Accommodation: We use a gorgeous friendly B&B on the seafront, the lounge has a telescope to enjoy the views over the extensive sands to Bass Rock. The rooms are very comfortably appointed and ensuite.
Today is the last walk and it is an absolute beauty. Very little road walking, mainly field and farm track, woodland and finally along the cliff tops before you arrive into the interesting historical town of Dunbar. Leaving North Berwick southwards we would thoroughly recommend that you take time to walk up the volcanic plug called North Berwick Law (187m). You can get great views both east and west of the town, to Arthur’s Seat in Edinburgh and Tantalum Castle south of Dunbar. It has always sported whale jawbones and when the last ones decayed, fibre-glass replicas were installed.

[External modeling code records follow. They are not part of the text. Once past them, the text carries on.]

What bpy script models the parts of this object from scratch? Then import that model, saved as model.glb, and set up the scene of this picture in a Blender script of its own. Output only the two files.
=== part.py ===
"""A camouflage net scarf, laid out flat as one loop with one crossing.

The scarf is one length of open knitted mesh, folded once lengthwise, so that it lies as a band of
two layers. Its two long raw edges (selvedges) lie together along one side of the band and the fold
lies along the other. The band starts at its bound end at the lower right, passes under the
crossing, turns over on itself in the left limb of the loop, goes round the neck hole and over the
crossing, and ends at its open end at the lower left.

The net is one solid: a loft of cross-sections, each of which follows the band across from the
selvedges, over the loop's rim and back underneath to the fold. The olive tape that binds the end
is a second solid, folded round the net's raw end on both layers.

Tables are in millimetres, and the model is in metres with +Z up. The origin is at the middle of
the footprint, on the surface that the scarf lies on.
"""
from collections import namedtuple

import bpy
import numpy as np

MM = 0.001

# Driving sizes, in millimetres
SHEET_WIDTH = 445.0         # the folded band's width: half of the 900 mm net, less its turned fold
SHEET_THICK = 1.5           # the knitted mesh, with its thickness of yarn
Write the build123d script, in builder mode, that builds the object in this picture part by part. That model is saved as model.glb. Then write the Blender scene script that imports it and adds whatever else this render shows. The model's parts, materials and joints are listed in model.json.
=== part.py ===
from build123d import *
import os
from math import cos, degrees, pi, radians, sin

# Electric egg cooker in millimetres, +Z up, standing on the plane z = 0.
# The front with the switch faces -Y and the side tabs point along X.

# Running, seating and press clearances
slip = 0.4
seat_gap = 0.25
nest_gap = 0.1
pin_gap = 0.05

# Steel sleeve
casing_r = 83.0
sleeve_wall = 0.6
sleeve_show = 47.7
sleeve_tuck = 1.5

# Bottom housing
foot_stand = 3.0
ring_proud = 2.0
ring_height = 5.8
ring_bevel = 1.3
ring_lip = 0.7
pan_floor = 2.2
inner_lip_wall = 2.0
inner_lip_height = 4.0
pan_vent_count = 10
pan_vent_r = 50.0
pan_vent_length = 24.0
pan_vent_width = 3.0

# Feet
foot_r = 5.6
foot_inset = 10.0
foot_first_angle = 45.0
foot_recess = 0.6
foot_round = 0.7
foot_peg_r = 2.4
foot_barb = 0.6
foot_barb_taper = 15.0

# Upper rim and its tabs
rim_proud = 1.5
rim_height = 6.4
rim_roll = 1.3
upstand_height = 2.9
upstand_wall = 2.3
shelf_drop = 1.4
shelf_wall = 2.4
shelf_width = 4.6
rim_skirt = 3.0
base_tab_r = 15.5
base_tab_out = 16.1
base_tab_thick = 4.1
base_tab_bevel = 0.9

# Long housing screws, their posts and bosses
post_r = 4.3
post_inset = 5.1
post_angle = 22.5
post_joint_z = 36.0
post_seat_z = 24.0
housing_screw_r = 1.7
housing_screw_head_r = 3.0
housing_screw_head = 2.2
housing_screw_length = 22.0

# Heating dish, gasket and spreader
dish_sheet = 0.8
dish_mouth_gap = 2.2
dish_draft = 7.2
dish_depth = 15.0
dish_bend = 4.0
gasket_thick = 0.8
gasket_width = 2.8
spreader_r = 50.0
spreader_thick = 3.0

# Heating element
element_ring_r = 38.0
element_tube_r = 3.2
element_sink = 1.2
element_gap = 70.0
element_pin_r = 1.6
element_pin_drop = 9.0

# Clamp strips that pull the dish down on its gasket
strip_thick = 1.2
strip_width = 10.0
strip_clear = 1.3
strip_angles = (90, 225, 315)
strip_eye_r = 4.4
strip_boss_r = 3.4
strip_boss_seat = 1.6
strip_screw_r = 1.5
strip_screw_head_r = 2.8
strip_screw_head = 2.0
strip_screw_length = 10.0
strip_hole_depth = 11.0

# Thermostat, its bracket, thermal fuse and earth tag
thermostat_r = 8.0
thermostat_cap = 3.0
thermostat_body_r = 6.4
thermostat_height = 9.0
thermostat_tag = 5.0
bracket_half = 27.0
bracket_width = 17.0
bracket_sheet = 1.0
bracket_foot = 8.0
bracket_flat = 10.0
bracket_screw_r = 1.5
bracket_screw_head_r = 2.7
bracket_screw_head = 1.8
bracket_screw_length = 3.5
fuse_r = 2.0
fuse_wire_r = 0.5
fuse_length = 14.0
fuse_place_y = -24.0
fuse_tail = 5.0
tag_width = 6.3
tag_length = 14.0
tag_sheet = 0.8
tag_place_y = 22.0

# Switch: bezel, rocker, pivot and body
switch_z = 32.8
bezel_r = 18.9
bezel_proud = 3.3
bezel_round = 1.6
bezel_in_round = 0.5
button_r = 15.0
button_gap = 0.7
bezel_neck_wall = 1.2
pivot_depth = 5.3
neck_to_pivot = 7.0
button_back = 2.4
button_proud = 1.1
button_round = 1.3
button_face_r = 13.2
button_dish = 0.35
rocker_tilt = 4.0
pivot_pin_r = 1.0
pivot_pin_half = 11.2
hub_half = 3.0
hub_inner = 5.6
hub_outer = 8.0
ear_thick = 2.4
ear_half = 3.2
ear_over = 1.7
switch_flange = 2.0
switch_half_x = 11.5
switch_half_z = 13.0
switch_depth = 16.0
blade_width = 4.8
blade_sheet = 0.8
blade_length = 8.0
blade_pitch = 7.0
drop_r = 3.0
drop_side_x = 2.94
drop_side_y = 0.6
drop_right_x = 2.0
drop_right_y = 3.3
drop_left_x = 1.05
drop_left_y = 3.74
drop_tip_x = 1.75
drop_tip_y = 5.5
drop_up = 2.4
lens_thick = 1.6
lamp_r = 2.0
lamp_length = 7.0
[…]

After a few miles on country tracks and quiet lanes you’ll reach the popular village of East Linton, whose National Trust for Scotland attractions of the 'Phantassie Doocot' and 'Preston Mill' are well worth a look. You now follow the River Tyne for a while, until the J.M.Way takes you onward to the coast and beaches of the John Muir Country Park, before reaching Dunbar. Don't miss the free little house museum in Dunbar where John Muir was born, it closes at 17.00.This actually marks the official end of the John Muir Way. They will be able to make a certificate for you having completed the route, and you can find out a lot more about John Muir and his legacy.
Accommodation: Nice old fashioned style pub hotel towards the cliffs of Dunbar with some sea views. Popular restaurant with a good menu. All of rooms are en-suite and have been thoughtfully decorated to make your stay as comfortable and enjoyable as possible.